Где богословский трактат, там и Священное писание, не так ли. Допрежь Йовановича таковым слыла сверхповесть «Зангези». Хотя все знают, что «Ночной обыск» в неё Хлебников так и не включил. Занёс было руку, но передумал: слишком хорошо — уже не хорошо.
На этом бы и поставить точку, но нет: а взнос лепты в хлебниковиану? Семи-то копеек? Не имей сто рублей, а имей одну наглую рожу, так? Так. Приступим.
Как видите, трактат великосербского богослова гутенбергирован отнюдь не самой известной даже в Белграде друкарней. И как же, спрашивается, наглая рожа Молотилов на него вышел? Неисповедимыми путями, как всегда.

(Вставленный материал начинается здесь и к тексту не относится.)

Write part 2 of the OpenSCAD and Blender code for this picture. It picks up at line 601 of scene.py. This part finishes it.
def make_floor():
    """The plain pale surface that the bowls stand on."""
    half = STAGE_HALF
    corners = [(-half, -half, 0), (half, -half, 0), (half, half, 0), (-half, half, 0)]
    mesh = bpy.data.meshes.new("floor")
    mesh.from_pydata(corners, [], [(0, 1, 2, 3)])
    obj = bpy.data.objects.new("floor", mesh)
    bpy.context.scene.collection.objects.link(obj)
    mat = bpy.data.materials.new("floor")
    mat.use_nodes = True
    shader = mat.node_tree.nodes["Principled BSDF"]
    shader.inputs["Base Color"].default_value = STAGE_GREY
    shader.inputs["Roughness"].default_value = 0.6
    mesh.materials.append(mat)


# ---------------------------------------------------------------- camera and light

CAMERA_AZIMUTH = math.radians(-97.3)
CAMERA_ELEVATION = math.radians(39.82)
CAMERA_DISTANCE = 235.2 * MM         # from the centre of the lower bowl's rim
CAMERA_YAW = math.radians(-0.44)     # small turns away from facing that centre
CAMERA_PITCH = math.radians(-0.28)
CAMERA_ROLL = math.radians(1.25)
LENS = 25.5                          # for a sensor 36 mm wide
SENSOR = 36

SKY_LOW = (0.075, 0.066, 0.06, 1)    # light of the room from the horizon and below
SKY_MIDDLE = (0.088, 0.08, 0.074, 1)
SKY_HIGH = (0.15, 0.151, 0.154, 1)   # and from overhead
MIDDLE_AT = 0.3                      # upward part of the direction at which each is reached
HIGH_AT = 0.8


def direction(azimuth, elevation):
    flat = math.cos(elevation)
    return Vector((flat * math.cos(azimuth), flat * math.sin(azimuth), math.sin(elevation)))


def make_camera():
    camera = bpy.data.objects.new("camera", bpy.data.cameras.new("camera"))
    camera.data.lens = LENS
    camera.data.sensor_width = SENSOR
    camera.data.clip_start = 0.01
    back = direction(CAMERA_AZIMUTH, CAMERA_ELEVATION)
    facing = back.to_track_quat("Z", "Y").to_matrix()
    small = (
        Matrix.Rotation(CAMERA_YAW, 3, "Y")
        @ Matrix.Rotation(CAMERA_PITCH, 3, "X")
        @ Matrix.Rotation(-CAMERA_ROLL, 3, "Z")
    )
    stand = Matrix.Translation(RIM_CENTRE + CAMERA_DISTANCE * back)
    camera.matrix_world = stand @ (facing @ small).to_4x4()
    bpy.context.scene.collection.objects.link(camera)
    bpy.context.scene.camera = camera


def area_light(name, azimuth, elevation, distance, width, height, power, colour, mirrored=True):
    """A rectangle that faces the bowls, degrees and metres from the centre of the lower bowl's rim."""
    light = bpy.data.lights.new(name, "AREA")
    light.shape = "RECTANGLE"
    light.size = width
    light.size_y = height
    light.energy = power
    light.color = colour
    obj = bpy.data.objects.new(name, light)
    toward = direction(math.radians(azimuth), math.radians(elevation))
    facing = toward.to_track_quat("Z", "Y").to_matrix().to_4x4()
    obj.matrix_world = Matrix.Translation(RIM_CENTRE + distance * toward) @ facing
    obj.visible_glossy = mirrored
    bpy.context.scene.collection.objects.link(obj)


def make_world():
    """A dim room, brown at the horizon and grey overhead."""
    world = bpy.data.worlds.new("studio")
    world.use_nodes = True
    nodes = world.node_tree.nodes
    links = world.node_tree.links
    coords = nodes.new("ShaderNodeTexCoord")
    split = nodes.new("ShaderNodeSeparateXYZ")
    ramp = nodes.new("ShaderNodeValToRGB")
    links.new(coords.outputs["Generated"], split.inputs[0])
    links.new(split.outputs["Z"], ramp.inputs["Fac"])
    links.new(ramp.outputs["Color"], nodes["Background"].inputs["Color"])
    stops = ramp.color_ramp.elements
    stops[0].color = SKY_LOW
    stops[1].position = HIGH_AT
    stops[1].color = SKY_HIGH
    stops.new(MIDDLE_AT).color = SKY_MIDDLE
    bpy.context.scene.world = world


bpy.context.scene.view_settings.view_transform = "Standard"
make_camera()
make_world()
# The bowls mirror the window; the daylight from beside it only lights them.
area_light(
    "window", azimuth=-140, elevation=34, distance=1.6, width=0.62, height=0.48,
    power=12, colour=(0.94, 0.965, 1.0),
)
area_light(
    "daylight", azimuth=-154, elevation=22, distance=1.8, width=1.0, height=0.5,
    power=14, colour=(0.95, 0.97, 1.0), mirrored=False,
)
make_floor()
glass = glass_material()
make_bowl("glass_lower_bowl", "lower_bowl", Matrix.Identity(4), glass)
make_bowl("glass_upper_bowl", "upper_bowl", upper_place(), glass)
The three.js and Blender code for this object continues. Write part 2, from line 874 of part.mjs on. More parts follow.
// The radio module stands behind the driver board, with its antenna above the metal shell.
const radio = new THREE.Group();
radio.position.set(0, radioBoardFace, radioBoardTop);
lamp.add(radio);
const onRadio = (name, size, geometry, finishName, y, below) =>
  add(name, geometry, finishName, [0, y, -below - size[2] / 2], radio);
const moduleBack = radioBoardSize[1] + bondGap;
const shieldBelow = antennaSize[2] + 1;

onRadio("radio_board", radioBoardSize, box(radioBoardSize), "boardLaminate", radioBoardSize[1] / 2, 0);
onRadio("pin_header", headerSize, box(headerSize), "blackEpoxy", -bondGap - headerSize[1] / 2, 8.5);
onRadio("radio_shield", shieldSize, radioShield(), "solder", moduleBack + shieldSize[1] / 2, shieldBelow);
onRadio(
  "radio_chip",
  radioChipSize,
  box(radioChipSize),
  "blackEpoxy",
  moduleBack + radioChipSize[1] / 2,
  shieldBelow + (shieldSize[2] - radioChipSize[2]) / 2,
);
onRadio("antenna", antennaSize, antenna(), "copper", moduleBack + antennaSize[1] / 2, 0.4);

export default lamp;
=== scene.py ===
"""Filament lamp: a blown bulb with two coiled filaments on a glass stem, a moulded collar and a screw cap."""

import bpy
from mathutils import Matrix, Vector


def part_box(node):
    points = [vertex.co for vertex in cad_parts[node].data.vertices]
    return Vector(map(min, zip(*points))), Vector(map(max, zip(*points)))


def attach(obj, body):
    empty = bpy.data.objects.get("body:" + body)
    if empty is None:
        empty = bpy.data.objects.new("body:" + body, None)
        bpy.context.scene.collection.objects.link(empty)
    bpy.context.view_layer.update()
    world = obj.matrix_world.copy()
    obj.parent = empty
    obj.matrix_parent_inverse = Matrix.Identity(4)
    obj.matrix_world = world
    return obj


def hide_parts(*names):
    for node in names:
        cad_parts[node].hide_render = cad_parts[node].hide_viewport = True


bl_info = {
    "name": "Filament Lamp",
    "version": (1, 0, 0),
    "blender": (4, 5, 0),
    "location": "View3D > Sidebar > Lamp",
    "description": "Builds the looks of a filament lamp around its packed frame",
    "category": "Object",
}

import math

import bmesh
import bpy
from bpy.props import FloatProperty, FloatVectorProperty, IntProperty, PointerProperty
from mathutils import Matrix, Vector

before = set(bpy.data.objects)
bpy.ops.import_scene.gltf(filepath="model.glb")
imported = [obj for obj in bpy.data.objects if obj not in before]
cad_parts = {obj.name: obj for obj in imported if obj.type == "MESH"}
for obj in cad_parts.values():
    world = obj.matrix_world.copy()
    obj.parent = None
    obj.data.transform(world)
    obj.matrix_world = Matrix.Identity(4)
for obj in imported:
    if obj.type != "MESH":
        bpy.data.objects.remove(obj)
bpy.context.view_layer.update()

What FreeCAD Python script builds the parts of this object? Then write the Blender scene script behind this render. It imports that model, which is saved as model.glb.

Всем бы эдак вот расхрабриться, как этот серб. Александр Блок, если кто не знает, руки таким отрывал:
Александр Блок, милые вы мои неосведомляне, с детства норовил писать в стол. Этому беззастенчиво препятствовали две гомерические скалы, Сцилла и Харибда: по первости мать, а там и Любовь Дмитриевна выметнулась, как Венера, она же Иштар, она же Кали (Дурга), она же Афина Паллада из головы Зевса по имени Дмитрий Иванович Менделеев. Ближний круг Блока до боли напоминает Старуху с белой барышней в «Ночном обыске»: вынь да положь соответствие чину властителя дум. И Блок, с доходящим до позыва на рвоту отвращением, но печатался. И даже проник в советскую литературу. Кабы не те две скалы — не проник.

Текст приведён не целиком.